I currently have a Machine Learning model which would predict what part of speech does a current word belong to
penn_results = penn_crf.predict_single(features)
and then, I made a code wherein it makes a print making a (word, POS) style print;
penn_tups = [(sent.split()[idx], penn_results[idx]) for idx in range(len(sent.split()))]
and when I try to run this, it gives me this output.
[('The', 'DT'), ('quick', 'JJ'), ('brown', 'NN'), ('fox', 'NN'), ('jumps', 'NNS'), ('over', 'IN')] [('The', 'DET'), ('quick', 'NOUN'), ('brown', 'ADJ'), ('fox', 'NOUN'), ('jumps', 'NOUN'), ('over', 'ADP')]
and so I saved this model using
penn_filename = 'ptcp.sav'
pickle.dump(penn_crf, open(penn_filename, 'wb'))
Upon trying to run the model by loading hte saved pickle file with this
test = "The quick brown fox jumps over the head"
pickled_model = pickle.load(open('penn_treebank_crf_postagger.sav', 'rb'))

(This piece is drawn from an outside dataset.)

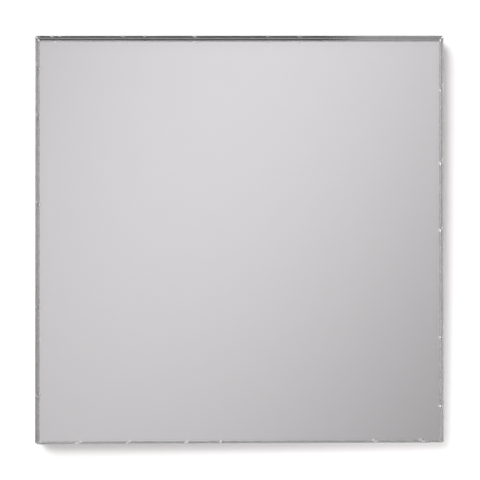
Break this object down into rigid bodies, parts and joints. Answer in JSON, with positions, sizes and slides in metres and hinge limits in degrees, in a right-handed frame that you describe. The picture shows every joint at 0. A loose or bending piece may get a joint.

pickled_model.predict(test)
print(pickled_model.predict(test))
It prints this [['NNP'], ['NNP'], ['NNP'], ['NNP'], ['NNP'], ['NNP'], ['NNP'], ['NNP'], ['NNP'], ['NNP'], ['NNP'], ['NNP'], ['NNP'], ['NNP'], ['NNP'], ['NNP'], ['NNP'], ['NNP'], ['NNP'], ['NNP'], ['NNP'], ['NNP'], ['NNP'], ['NNP'], ['NNP'], ['NNP'], ['NNP'], ['NNP'], ['NNP'], ['NNP']]
How can I make it print the accurate predicted values like this [('The', 'DT'), ('quick', 'JJ'), ('brown', 'NN'), ('fox', 'NN'), ('jumps', 'NNS'), ('over', 'IN')] [('The', 'DET'), ('quick', 'NOUN'), ('brown', 'ADJ'), ('fox', 'NOUN'), ('jumps', 'NOUN'), ('over', 'ADP')]
CodePudding user response:
Caution: this code was not tested.
Replace the last line
print(pickled_model.predict(test))
with something like this:
tokens_test = test.split()
predictions_test = pickled_model.predict(test)
pairs_test = [(tokens_test[idx], predictions_test[idx]) for idx in range(len(tokens_test))]
print(pairs_test)